> _THE TASK_
Exactly reproduce the lines that follow.

> _PROVIDED MATERIAL_
****
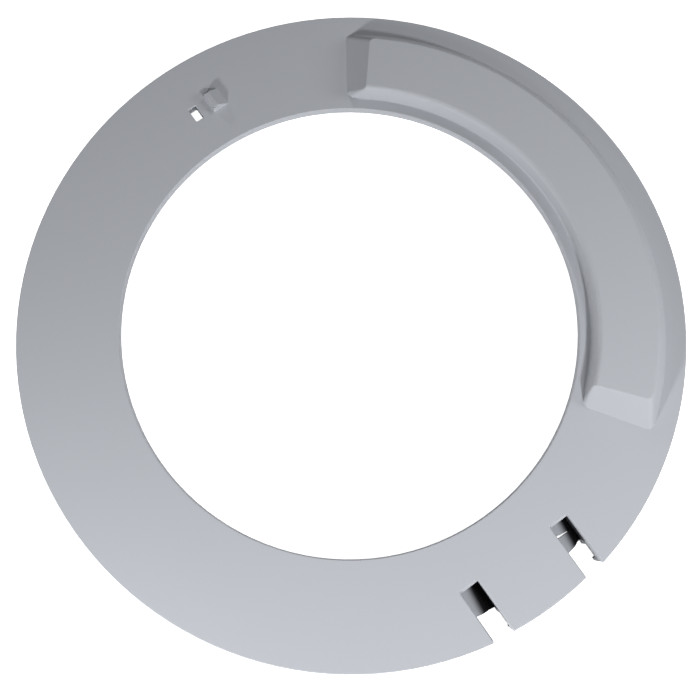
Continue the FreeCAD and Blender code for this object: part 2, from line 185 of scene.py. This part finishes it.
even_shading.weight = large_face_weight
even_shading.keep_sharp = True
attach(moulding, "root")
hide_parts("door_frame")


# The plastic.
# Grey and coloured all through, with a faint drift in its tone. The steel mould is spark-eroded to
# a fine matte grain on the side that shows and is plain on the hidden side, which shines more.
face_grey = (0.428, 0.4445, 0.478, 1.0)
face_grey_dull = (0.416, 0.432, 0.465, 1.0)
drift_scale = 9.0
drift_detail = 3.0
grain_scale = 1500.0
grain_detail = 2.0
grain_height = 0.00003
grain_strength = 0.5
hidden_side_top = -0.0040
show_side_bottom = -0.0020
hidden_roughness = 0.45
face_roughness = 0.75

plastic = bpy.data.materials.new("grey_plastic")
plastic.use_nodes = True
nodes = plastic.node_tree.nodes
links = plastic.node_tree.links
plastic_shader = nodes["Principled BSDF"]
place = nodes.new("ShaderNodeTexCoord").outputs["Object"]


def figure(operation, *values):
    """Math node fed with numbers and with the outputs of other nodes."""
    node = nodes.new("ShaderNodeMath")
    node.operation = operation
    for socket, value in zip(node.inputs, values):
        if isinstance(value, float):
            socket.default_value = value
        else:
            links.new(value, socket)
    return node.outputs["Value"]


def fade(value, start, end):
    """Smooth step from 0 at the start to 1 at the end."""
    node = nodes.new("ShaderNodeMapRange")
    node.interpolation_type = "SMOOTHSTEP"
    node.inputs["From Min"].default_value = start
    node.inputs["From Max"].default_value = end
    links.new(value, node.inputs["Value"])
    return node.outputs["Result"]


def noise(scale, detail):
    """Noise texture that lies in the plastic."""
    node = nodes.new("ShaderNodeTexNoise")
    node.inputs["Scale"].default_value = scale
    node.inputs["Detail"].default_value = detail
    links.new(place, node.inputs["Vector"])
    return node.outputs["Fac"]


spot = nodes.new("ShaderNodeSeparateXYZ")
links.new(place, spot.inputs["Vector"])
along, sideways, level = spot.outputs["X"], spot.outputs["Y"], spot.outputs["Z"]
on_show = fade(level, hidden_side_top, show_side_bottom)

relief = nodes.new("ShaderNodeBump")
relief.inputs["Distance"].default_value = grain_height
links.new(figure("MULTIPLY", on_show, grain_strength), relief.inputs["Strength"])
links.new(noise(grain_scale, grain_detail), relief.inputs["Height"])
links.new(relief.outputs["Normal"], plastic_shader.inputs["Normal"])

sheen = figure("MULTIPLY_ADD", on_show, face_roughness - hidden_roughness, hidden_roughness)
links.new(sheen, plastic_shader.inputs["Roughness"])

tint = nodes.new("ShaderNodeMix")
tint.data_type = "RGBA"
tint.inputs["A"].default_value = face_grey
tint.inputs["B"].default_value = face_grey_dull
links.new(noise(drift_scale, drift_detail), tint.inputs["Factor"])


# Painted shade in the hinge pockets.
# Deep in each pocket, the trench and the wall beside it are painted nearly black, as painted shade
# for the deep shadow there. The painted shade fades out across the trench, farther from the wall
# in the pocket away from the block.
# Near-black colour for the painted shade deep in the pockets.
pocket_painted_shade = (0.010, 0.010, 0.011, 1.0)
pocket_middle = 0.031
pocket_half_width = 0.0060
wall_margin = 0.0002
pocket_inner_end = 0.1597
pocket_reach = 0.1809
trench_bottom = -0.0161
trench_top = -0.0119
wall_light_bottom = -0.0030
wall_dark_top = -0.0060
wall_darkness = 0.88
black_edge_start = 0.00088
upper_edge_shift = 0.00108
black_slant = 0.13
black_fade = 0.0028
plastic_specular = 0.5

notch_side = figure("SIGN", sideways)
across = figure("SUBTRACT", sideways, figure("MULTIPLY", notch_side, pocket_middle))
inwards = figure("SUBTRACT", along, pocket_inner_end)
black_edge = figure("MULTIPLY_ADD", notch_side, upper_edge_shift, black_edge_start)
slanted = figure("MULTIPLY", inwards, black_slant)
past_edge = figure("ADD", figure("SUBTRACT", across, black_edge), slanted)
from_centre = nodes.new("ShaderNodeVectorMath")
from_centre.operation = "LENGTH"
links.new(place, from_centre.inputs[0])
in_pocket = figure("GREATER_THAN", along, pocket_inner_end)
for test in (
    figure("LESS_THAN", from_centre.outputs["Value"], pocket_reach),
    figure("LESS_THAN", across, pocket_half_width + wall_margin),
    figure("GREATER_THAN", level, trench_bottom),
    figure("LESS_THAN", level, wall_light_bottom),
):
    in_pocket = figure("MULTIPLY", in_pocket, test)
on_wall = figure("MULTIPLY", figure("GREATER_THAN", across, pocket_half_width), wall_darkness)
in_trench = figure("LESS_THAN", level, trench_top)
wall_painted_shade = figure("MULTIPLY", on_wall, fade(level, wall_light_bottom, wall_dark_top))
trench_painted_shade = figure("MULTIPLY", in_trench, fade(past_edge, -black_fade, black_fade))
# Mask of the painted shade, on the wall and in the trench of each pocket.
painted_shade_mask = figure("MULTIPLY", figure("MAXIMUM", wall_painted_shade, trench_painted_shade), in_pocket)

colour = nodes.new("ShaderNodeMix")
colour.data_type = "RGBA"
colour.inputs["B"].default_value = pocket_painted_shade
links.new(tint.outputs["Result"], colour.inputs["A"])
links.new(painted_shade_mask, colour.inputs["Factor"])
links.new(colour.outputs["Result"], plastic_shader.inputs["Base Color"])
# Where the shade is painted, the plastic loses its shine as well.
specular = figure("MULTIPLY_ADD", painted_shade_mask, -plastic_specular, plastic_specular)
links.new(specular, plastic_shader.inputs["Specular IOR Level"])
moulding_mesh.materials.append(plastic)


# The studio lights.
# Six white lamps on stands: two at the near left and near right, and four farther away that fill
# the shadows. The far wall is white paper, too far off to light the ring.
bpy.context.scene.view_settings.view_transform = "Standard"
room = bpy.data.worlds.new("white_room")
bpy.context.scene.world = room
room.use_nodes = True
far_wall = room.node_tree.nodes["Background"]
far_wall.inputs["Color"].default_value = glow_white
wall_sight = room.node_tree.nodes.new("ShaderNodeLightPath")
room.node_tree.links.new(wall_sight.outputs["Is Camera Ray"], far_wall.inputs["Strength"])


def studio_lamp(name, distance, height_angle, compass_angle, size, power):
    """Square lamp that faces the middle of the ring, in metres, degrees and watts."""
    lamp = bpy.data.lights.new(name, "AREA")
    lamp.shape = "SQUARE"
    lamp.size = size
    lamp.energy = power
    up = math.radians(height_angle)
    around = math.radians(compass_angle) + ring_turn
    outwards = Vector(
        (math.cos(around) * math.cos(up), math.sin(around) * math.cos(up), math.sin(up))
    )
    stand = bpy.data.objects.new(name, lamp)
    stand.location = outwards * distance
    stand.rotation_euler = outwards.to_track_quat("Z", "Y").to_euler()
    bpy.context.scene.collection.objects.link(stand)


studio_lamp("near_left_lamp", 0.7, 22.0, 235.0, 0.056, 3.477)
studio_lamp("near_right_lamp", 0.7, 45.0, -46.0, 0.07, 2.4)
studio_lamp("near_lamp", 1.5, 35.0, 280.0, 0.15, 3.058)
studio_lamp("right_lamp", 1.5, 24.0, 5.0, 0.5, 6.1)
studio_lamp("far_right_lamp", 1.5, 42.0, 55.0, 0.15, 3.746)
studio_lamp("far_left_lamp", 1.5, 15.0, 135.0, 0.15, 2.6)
****
> _TASK OUTPUT_
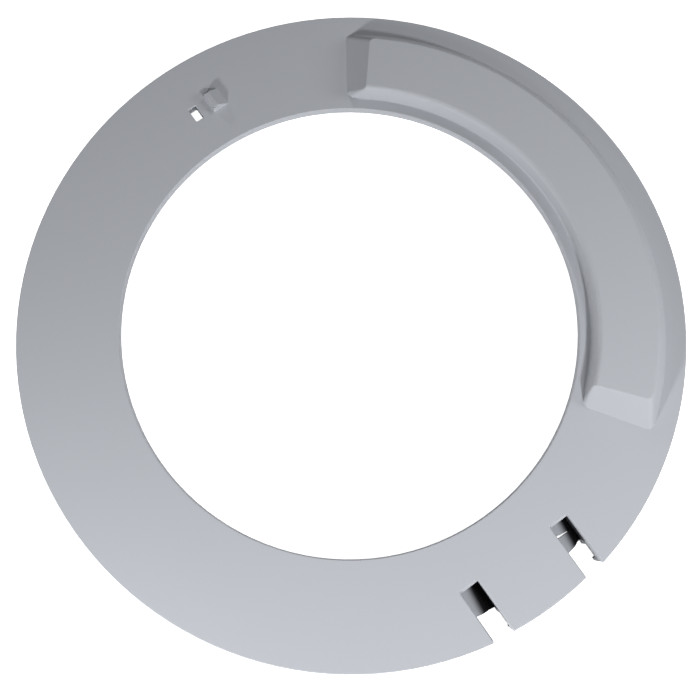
Continue the FreeCAD and Blender code for this object: part 2, from line 185 of scene.py. This part finishes it.
even_shading.weight = large_face_weight
even_shading.keep_sharp = True
attach(moulding, "root")
hide_parts("door_frame")


# The plastic.
# Grey and coloured all through, with a faint drift in its tone. The steel mould is spark-eroded to
# a fine matte grain on the side that shows and is plain on the hidden side, which shines more.
face_grey = (0.428, 0.4445, 0.478, 1.0)
face_grey_dull = (0.416, 0.432, 0.465, 1.0)
drift_scale = 9.0
drift_detail = 3.0
grain_scale = 1500.0
grain_detail = 2.0
grain_height = 0.00003
grain_strength = 0.5
hidden_side_top = -0.0040
show_side_bottom = -0.0020
hidden_roughness = 0.45
face_roughness = 0.75

plastic = bpy.data.materials.new("grey_plastic")
plastic.use_nodes = True
nodes = plastic.node_tree.nodes
links = plastic.node_tree.links
plastic_shader = nodes["Principled BSDF"]
place = nodes.new("ShaderNodeTexCoord").outputs["Object"]


def figure(operation, *values):
    """Math node fed with numbers and with the outputs of other nodes."""
    node = nodes.new("ShaderNodeMath")
    node.operation = operation
    for socket, value in zip(node.inputs, values):
        if isinstance(value, float):
            socket.default_value = value
        else:
            links.new(value, socket)
    return node.outputs["Value"]


def fade(value, start, end):
    """Smooth step from 0 at the start to 1 at the end."""
    node = nodes.new("ShaderNodeMapRange")
    node.interpolation_type = "SMOOTHSTEP"
    node.inputs["From Min"].default_value = start
    node.inputs["From Max"].default_value = end
    links.new(value, node.inputs["Value"])
    return node.outputs["Result"]


def noise(scale, detail):
    """Noise texture that lies in the plastic."""
    node = nodes.new("ShaderNodeTexNoise")
    node.inputs["Scale"].default_value = scale
    node.inputs["Detail"].default_value = detail
    links.new(place, node.inputs["Vector"])
    return node.outputs["Fac"]


spot = nodes.new("ShaderNodeSeparateXYZ")
links.new(place, spot.inputs["Vector"])
along, sideways, level = spot.outputs["X"], spot.outputs["Y"], spot.outputs["Z"]
on_show = fade(level, hidden_side_top, show_side_bottom)

relief = nodes.new("ShaderNodeBump")
relief.inputs["Distance"].default_value = grain_height
links.new(figure("MULTIPLY", on_show, grain_strength), relief.inputs["Strength"])
links.new(noise(grain_scale, grain_detail), relief.inputs["Height"])
links.new(relief.outputs["Normal"], plastic_shader.inputs["Normal"])

sheen = figure("MULTIPLY_ADD", on_show, face_roughness - hidden_roughness, hidden_roughness)
links.new(sheen, plastic_shader.inputs["Roughness"])

tint = nodes.new("ShaderNodeMix")
tint.data_type = "RGBA"
tint.inputs["A"].default_value = face_grey
tint.inputs["B"].default_value = face_grey_dull
links.new(noise(drift_scale, drift_detail), tint.inputs["Factor"])


# Painted shade in the hinge pockets.
# Deep in each pocket, the trench and the wall beside it are painted nearly black, as painted shade
# for the deep shadow there. The painted shade fades out across the trench, farther from the wall
# in the pocket away from the block.
# Near-black colour for the painted shade deep in the pockets.
pocket_painted_shade = (0.010, 0.010, 0.011, 1.0)
pocket_middle = 0.031
pocket_half_width = 0.0060
wall_margin = 0.0002
pocket_inner_end = 0.1597
pocket_reach = 0.1809
trench_bottom = -0.0161
trench_top = -0.0119
wall_light_bottom = -0.0030
wall_dark_top = -0.0060
wall_darkness = 0.88
black_edge_start = 0.00088
upper_edge_shift = 0.00108
black_slant = 0.13
black_fade = 0.0028
plastic_specular = 0.5

notch_side = figure("SIGN", sideways)
across = figure("SUBTRACT", sideways, figure("MULTIPLY", notch_side, pocket_middle))
inwards = figure("SUBTRACT", along, pocket_inner_end)
black_edge = figure("MULTIPLY_ADD", notch_side, upper_edge_shift, black_edge_start)
slanted = figure("MULTIPLY", inwards, black_slant)
past_edge = figure("ADD", figure("SUBTRACT", across, black_edge), slanted)
from_centre = nodes.new("ShaderNodeVectorMath")
from_centre.operation = "LENGTH"
links.new(place, from_centre.inputs[0])
in_pocket = figure("GREATER_THAN", along, pocket_inner_end)
for test in (
    figure("LESS_THAN", from_centre.outputs["Value"], pocket_reach),
    figure("LESS_THAN", across, pocket_half_width + wall_margin),
    figure("GREATER_THAN", level, trench_bottom),
    figure("LESS_THAN", level, wall_light_bottom),
):
    in_pocket = figure("MULTIPLY", in_pocket, test)
on_wall = figure("MULTIPLY", figure("GREATER_THAN", across, pocket_half_width), wall_darkness)
in_trench = figure("LESS_THAN", level, trench_top)
wall_painted_shade = figure("MULTIPLY", on_wall, fade(level, wall_light_bottom, wall_dark_top))
trench_painted_shade = figure("MULTIPLY", in_trench, fade(past_edge, -black_fade, black_fade))
# Mask of the painted shade, on the wall and in the trench of each pocket.
painted_shade_mask = figure("MULTIPLY", figure("MAXIMUM", wall_painted_shade, trench_painted_shade), in_pocket)

colour = nodes.new("ShaderNodeMix")
colour.data_type = "RGBA"
colour.inputs["B"].default_value = pocket_painted_shade
links.new(tint.outputs["Result"], colour.inputs["A"])
links.new(painted_shade_mask, colour.inputs["Factor"])
links.new(colour.outputs["Result"], plastic_shader.inputs["Base Color"])
# Where the shade is painted, the plastic loses its shine as well.
specular = figure("MULTIPLY_ADD", painted_shade_mask, -plastic_specular, plastic_specular)
links.new(specular, plastic_shader.inputs["Specular IOR Level"])
moulding_mesh.materials.append(plastic)


# The studio lights.
# Six white lamps on stands: two at the near left and near right, and four farther away that fill
# the shadows. The far wall is white paper, too far off to light the ring.
bpy.context.scene.view_settings.view_transform = "Standard"
room = bpy.data.worlds.new("white_room")
bpy.context.scene.world = room
room.use_nodes = True
far_wall = room.node_tree.nodes["Background"]
far_wall.inputs["Color"].default_value = glow_white
wall_sight = room.node_tree.nodes.new("ShaderNodeLightPath")
room.node_tree.links.new(wall_sight.outputs["Is Camera Ray"], far_wall.inputs["Strength"])


def studio_lamp(name, distance, height_angle, compass_angle, size, power):
    """Square lamp that faces the middle of the ring, in metres, degrees and watts."""
    lamp = bpy.data.lights.new(name, "AREA")
    lamp.shape = "SQUARE"
    lamp.size = size
    lamp.energy = power
    up = math.radians(height_angle)
    around = math.radians(compass_angle) + ring_turn
    outwards = Vector(
        (math.cos(around) * math.cos(up), math.sin(around) * math.cos(up), math.sin(up))
    )
    stand = bpy.data.objects.new(name, lamp)
    stand.location = outwards * distance
    stand.rotation_euler = outwards.to_track_quat("Z", "Y").to_euler()
    bpy.context.scene.collection.objects.link(stand)


studio_lamp("near_left_lamp", 0.7, 22.0, 235.0, 0.056, 3.477)
studio_lamp("near_right_lamp", 0.7, 45.0, -46.0, 0.07, 2.4)
studio_lamp("near_lamp", 1.5, 35.0, 280.0, 0.15, 3.058)
studio_lamp("right_lamp", 1.5, 24.0, 5.0, 0.5, 6.1)
studio_lamp("far_right_lamp", 1.5, 42.0, 55.0, 0.15, 3.746)
studio_lamp("far_left_lamp", 1.5, 15.0, 135.0, 0.15, 2.6)